Acordei meu irmão, fomos todos para a sala e nos demos conta de que era uma enchente! Começamos a desligar e a tirar os aparelhos eletrônicos da água, atônitos, sem saber bem o que fazer.
Sentada no encosto do sofá, comecei a recitar daimoku mentalmente, quando meu amigo alertou que o oratório estava começando a boiar. Rapidamente, separamos as partes do móvel e colocamos em um lugar seguro para que o Gohonzon não molhasse. Foi tudo muito rápido.
Assim que amanheceu, levantamos e fomos até o portão. A água na calçada estava na altura da cintura, e três carros passaram flutuando e pararam na esquina. Meu irmão olhava, incrédulo, para seu automóvel tomado pela água.
Até aquele momento, não havia me preocupado com meu filho, pois pensava que estaria bem dentro da casa de shows. Mas, conforme as horas foram passando, fomos recebendo notícias pelas redes sociais e nos dando conta da dimensão da tragédia.

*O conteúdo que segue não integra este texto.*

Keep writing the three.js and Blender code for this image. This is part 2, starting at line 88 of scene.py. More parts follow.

Comecei a ficar preocupada. Passei a telefonar e a enviar mensagens para todos os amigos dele e seus pais.
Por volta das 13h30, Pedro entrou pelo portão, com o corpo todo encharcado pela água barrenta, pálido e em choque. Ele nos relatou que precisaram sair da casa de shows a nado e voltaram a pé porque a estrada estava bloqueada. Junto com os amigos, ele teve de passar por cima de montes de barro e pedras enormes que haviam acabado de despencar. Eu só conseguia pensar na proteção que tivemos por estarmos vivos e na gratidão que eu sentia por meu filho ter chegado bem.

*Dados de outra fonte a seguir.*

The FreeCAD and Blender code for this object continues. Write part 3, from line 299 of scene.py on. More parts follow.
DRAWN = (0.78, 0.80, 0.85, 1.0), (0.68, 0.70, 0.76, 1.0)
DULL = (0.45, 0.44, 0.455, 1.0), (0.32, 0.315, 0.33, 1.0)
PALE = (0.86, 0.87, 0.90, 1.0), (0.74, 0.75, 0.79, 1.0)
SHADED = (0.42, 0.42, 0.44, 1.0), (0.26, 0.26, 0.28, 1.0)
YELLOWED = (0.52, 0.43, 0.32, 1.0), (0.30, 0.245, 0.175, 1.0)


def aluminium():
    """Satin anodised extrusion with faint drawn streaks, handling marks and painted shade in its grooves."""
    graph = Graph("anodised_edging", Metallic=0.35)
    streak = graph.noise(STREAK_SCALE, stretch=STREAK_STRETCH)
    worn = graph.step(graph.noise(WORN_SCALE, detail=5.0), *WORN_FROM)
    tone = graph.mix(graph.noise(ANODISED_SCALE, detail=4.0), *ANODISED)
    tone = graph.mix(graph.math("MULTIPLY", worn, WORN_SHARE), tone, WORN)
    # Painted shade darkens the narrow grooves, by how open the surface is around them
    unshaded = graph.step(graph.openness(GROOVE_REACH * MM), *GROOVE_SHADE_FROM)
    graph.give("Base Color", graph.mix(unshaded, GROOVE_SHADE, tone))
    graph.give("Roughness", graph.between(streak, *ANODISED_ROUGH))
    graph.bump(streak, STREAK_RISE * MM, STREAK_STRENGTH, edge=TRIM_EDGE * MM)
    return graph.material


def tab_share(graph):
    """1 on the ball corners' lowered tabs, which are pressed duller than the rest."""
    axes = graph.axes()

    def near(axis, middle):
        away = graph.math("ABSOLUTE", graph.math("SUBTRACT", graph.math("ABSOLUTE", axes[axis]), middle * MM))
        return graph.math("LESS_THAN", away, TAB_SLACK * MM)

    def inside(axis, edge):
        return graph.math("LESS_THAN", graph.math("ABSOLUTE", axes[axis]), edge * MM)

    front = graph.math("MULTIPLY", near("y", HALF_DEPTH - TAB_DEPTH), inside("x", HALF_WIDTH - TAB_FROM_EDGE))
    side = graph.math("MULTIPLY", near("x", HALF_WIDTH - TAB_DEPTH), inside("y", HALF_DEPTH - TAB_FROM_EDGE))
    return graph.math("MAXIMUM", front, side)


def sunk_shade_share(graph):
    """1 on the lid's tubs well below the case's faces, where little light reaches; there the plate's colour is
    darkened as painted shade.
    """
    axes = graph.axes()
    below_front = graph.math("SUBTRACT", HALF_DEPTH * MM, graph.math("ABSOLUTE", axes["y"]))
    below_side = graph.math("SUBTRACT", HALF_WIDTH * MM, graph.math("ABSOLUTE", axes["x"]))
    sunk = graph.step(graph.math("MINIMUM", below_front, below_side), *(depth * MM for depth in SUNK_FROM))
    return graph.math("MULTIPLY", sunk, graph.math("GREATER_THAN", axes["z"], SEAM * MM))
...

Reprodução/Foto-RN176 Vanessa Staford Cardiel, integrante da DF do Bloco Boiçucanga – Foto: BS / Arquivo pessoal
Passamos os dias seguintes tirando a água lamacenta, limpando e organizando a casa. Ao final, estava exausta física, mental e emocionalmente. Com a liberação da rodovia, meu irmão e minha cunhada puderam, enfim, retornar para a casa deles.

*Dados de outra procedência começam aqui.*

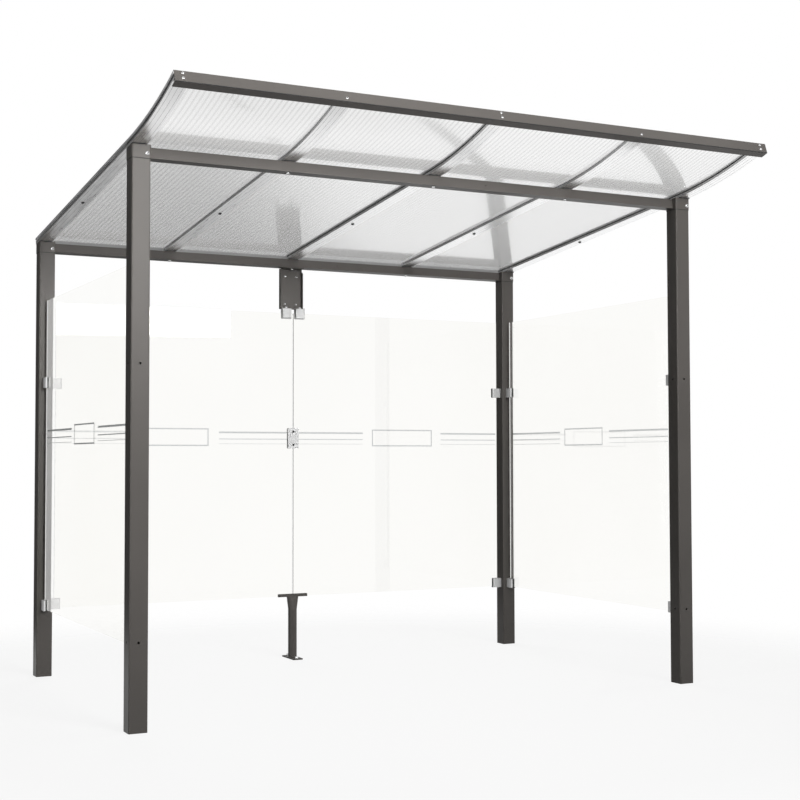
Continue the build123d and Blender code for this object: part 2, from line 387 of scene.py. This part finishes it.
def addDisc(bm, radius, depth, segments):
    return bmesh.ops.create_cone(
        bm, cap_ends=True, segments=segments, radius1=radius, radius2=radius, depth=depth
    )["verts"]


def connected(start):
    # Every vertex joined to this one by edges
    found = {start}
    waiting = [start]
    while waiting:
        for edge in waiting.pop().link_edges:
            for vert in edge.verts:
                if vert not in found:
                    found.add(vert)
                    waiting.append(vert)
    return list(found)


def aim(direction):
    # Turns +Z to the direction
    return Vector((0, 0, 1)).rotation_difference(Vector(direction)).to_matrix().to_4x4()


def addDomeBolt(bm, place, direction, radius, height, socket=0.5):
    # Button head with a socket, spun from its half outline
    dome = {
        "rim": 0.12, "floor": 0.3, "centre": 0.25, "discAt": 0.5,      # shares of the height
        "taper": 0.9, "disc": 0.8,                                     # shares of the socket's radius
        "curveSteps": 5, "turnSteps": 20,
    }
    profile = [(radius, 0), (radius, height * dome["rim"])]
    for step in range(1, dome["curveSteps"]):
        turn = step * pi / 2 / dome["curveSteps"]
        profile.append((radius * cos(turn), height * (dome["rim"] + (1 - dome["rim"]) * sin(turn))))
    profile += [
        (radius * socket, height),
        (radius * socket * dome["taper"], height * dome["floor"]),
        (0, height * dome["centre"]),
    ]
    verts = [bm.verts.new((x, 0, z)) for x, z in profile]
    edges = [bm.edges.new(pair) for pair in zip(verts, verts[1:])]
    bmesh.ops.spin(
        bm, geom=verts + edges, cent=(0, 0, 0), axis=(0, 0, 1), angle=2 * pi,
        steps=dome["turnSteps"], use_merge=True, use_duplicate=False,
    )
    bmesh.ops.remove_doubles(bm, verts=connected(verts[0]), dist=fine)
    whole = connected(next(v for v in verts if v.is_valid))
    place = Matrix.Translation(place) @ aim(direction)
    bmesh.ops.transform(bm, matrix=place, verts=whole)
    lift = Matrix.Translation((0, 0, height * dome["discAt"]))
    sockets.append((place @ lift, radius * socket * dome["disc"]))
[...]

Naquela noite, a campainha tocou. Estava chovendo e pensei: “Quem será?”. Chegando ao portão, vi que eram a minha amiga Yara Amaral, responsável pela DF do bloco, e líderes do Distrito São Sebastião e da RM Litoral Norte. Além de mantimentos e de materiais de limpeza, eles trouxeram conforto e solidariedade em sua visita, além de transmitir uma mensagem de incentivos do presidente da BSGI, Miguel Shiratori. Meus olhos se encheram de lágrimas, fiquei emocionada e grata por fazer parte de uma organização tão maravilhosa.
Agradeço aos líderes e companheiros da nossa organização e a todos os que estão recitando daimoku para as pessoas atingidas pela tragédia na região. Agradeço também à minha mãe, aos meus familiares e amigos, que têm nos ajudado neste momento desafiador.